Other energy-intensive companies that have expressed interest in locating in Iceland include several internet companies. They need huge amounts of cheap electricity to power its servers and the air conditioning that keeps them cool. Icelandic data centres would dovetail nicely with the huge data connections being built between the US and Europe, with Iceland as the interconnector.

"The long-term base and wealth of Iceland is energy because, without any doubt, energy prices for the long haul are on the rise, no matter what is happening these days with oil prices," said Viglundur Thorsteinsson, president of cement company BM Valla.

Until that takes off, however, Iceland's saviour might be what has kept the country going for centuries: its plentiful North Atlantic fishing stocks.

With exports worth €1.5 billion annually, fish is one natural resource regularly mentioned as a life raft for the economy. Sales will bring in much-needed foreign exchange, but analysts say the industry is already so efficient that it's hard to see how to squeeze out extra revenue in this time of need.

Many are banking on an increased export of Icelandic know-how from companies like Stofnfiskur, a leading producer of salmon eggs from farming operations, exporting from Chile to Ireland. "It's a good time to be in the export business in Iceland," says Stofnfiskur's managing director Jonas Jonasson. "It's also always the same over the years, people don't ever stop eating fish. On the contrary, when things go bad, people eat more. Dried fish here, fish and chips in England."

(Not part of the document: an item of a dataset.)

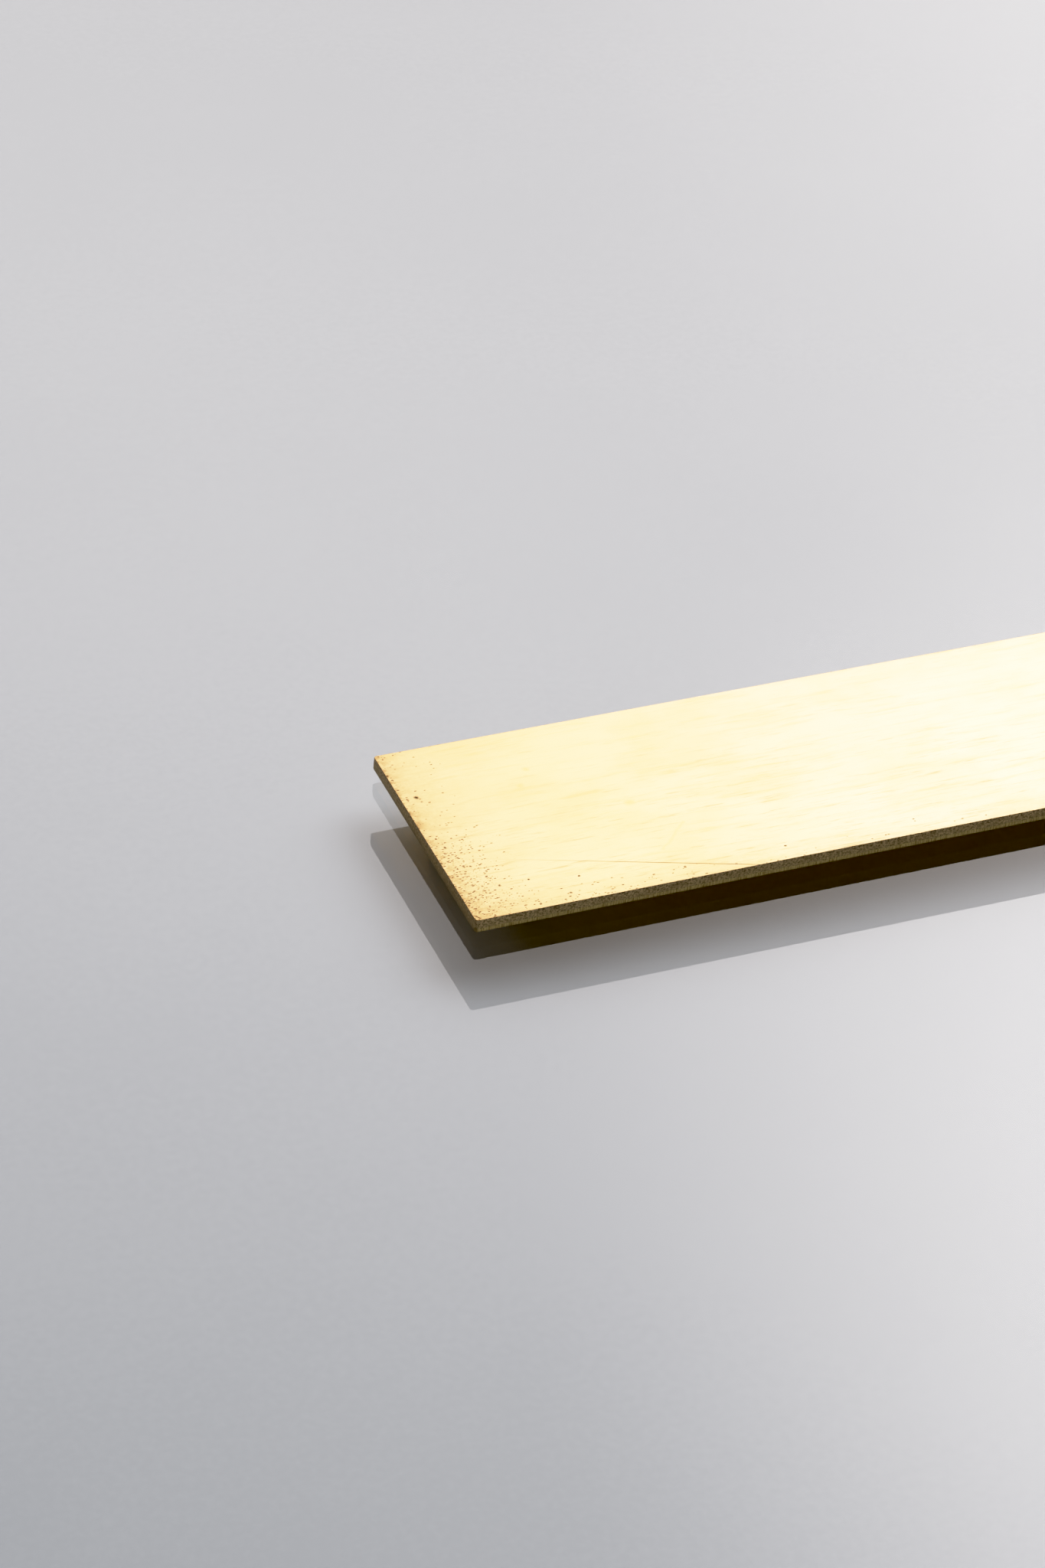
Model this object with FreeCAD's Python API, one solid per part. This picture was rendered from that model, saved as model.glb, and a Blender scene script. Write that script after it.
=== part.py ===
import FreeCAD, Part
import os

# A paperweight: a flat brass bar, cut on a guillotine from rolled sheet, which stands on four
# thin non-slip discs. Each disc is held under the bar by its own round of double-sided film.
#
# Millimetres. +X runs along the bar, +Y across it towards the back, and +Z is up. The origin is
# under the middle of the bar, on the surface that the feet stand on.

# Driving dimensions
BAR_LENGTH = 150.0
BAR_WIDTH = 30.0
BAR_THICKNESS = 1.5
CORNER_RADIUS = 0.4         # the four corners of the outline, broken with a file
TOP_BREAK_RADIUS = 0.05     # the burr is dressed off the crisp top edge
BOTTOM_ROLL_RADIUS = 0.15   # the blade came from below and rolled the bottom edge over

FOOT_DIAMETER = 8.0
FOOT_THICKNESS = 0.85
FOOT_RIM_RADIUS = 0.15      # the rim of a die-cut disc, softened by wear
FOOT_INSET = 8.0            # from an edge of the bar to the middle of a foot

FILM_DIAMETER = 7.6
FILM_THICKNESS = 0.15

BAR_BOTTOM = FOOT_THICKNESS + FILM_THICKNESS
FOOT_X = BAR_LENGTH / 2 - FOOT_INSET
FOOT_Y = BAR_WIDTH / 2 - FOOT_INSET
FOOT_PLACES = {
    "front_left": (-FOOT_X, -FOOT_Y),
    "front_right": (FOOT_X, -FOOT_Y),
    "rear_left": (-FOOT_X, FOOT_Y),
    "rear_right": (FOOT_X, FOOT_Y),
}

SAME_HEIGHT = 1e-6


def edges_at(solid, height):
    """The edges of a solid that lie wholly at one height."""
    return [
        edge
        for edge in solid.Edges
        if all(abs(vertex.Z - height) < SAME_HEIGHT for vertex in edge.Vertexes)
    ]


def upright_edges(solid):
    """The edges of a solid that stand straight up."""
    return [
        edge
        for edge in solid.Edges
        if abs(edge.Vertexes[0].Z - edge.Vertexes[-1].Z) > SAME_HEIGHT
    ]


def make_bar():
    """The brass bar: a plain rectangle in plan, with its corners and both outlines eased."""
    corner = FreeCAD.Vector(-BAR_LENGTH / 2, -BAR_WIDTH / 2, BAR_BOTTOM)
    bar = Part.makeBox(BAR_LENGTH, BAR_WIDTH, BAR_THICKNESS, corner)
    bar = bar.makeFillet(CORNER_RADIUS, upright_edges(bar))
    bar = bar.makeFillet(TOP_BREAK_RADIUS, edges_at(bar, BAR_BOTTOM + BAR_THICKNESS))
    return bar.makeFillet(BOTTOM_ROLL_RADIUS, edges_at(bar, BAR_BOTTOM))


def make_foot(x, y):
    """One non-slip disc, with the rim that it stands on softened."""
    foot = Part.makeCylinder(FOOT_DIAMETER / 2, FOOT_THICKNESS, FreeCAD.Vector(x, y, 0))
    return foot.makeFillet(FOOT_RIM_RADIUS, edges_at(foot, 0))


def make_film(x, y):
    """One round of double-sided film, between a foot and the bar."""
    return Part.makeCylinder(
        FILM_DIAMETER / 2, FILM_THICKNESS, FreeCAD.Vector(x, y, FOOT_THICKNESS)
    )


os.makedirs("parts", exist_ok=True)
nodes = {"bar": make_bar()}
for place, (foot_x, foot_y) in FOOT_PLACES.items():
    nodes["foot_" + place] = make_foot(foot_x, foot_y)
    nodes["film_" + place] = make_film(foot_x, foot_y)
for name, shape in nodes.items():
    shape.exportStep(f"parts/{name}.step")
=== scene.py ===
import math

import bmesh
import bpy
from mathutils import Matrix, Vector, noise


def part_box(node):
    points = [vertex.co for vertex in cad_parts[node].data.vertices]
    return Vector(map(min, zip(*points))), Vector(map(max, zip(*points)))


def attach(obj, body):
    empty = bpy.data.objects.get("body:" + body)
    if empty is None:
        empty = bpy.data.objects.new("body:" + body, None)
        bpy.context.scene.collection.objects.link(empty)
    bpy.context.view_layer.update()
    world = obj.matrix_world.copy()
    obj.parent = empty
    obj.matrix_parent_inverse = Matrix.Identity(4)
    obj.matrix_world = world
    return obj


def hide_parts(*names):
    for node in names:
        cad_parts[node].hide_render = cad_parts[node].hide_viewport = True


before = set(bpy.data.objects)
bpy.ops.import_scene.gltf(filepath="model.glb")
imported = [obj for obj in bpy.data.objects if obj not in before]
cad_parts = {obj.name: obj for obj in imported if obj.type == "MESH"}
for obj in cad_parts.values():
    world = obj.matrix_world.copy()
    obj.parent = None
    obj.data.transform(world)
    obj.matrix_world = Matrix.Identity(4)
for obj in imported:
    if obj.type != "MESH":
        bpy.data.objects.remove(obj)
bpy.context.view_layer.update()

# The paperweight's looks: a brushed brass bar with guillotined edges, on four rubber discs.
# Metres, in the CAD's frame: +X along the bar, +Y across it, +Z up. The materials and the noise
# count in millimetres.

MM = 0.001
bar_low, bar_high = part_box("bar")
HALF_LENGTH = (bar_high.x - bar_low.x) / 2
HALF_WIDTH = (bar_high.y - bar_low.y) / 2
TOP = bar_high.z
BOTTOM = bar_low.z
WIDTH = 2 * HALF_WIDTH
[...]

Renewed talk of the EU membership this week has kicked off a new round of hand-wringing over the dangers of Spanish fishermen to Iceland's fish stocks.

The leading Morgunbladid newspaper suggests that the fear over fish stocks is a proverbial red herring. EU fishing quotas are based on historical fishing patterns, it says, and with no history of foreign vessels in its waters, Iceland has nothing to fear.

"The obvious competitive advantages for the country have to be weighed against the disadvantages for the fishing industry," said Mr Egilsson. "We will need a compromise that is acceptable for fishermen without forgetting that they are hurting in this situation as well."

Iceland always explained its resistance to join the EU with war: after a war of independence from the Danes and the Cod Wars with the British from the 1950s to the 1970s, Icelanders were loath to sit at a table and negotiate fish quotas with British and Danish ministers.

Today, feelings towards London are at a new low after the stand-off over British banks' deposits in Icelandic banks. But there is a bitter irony in Iceland's present situation. The very resource it stayed out of the EU to defend may now come to the country's rescue after a crisis which, Icelanders increasingly acknowledge, might never have happened if Iceland had been in the union in the first place.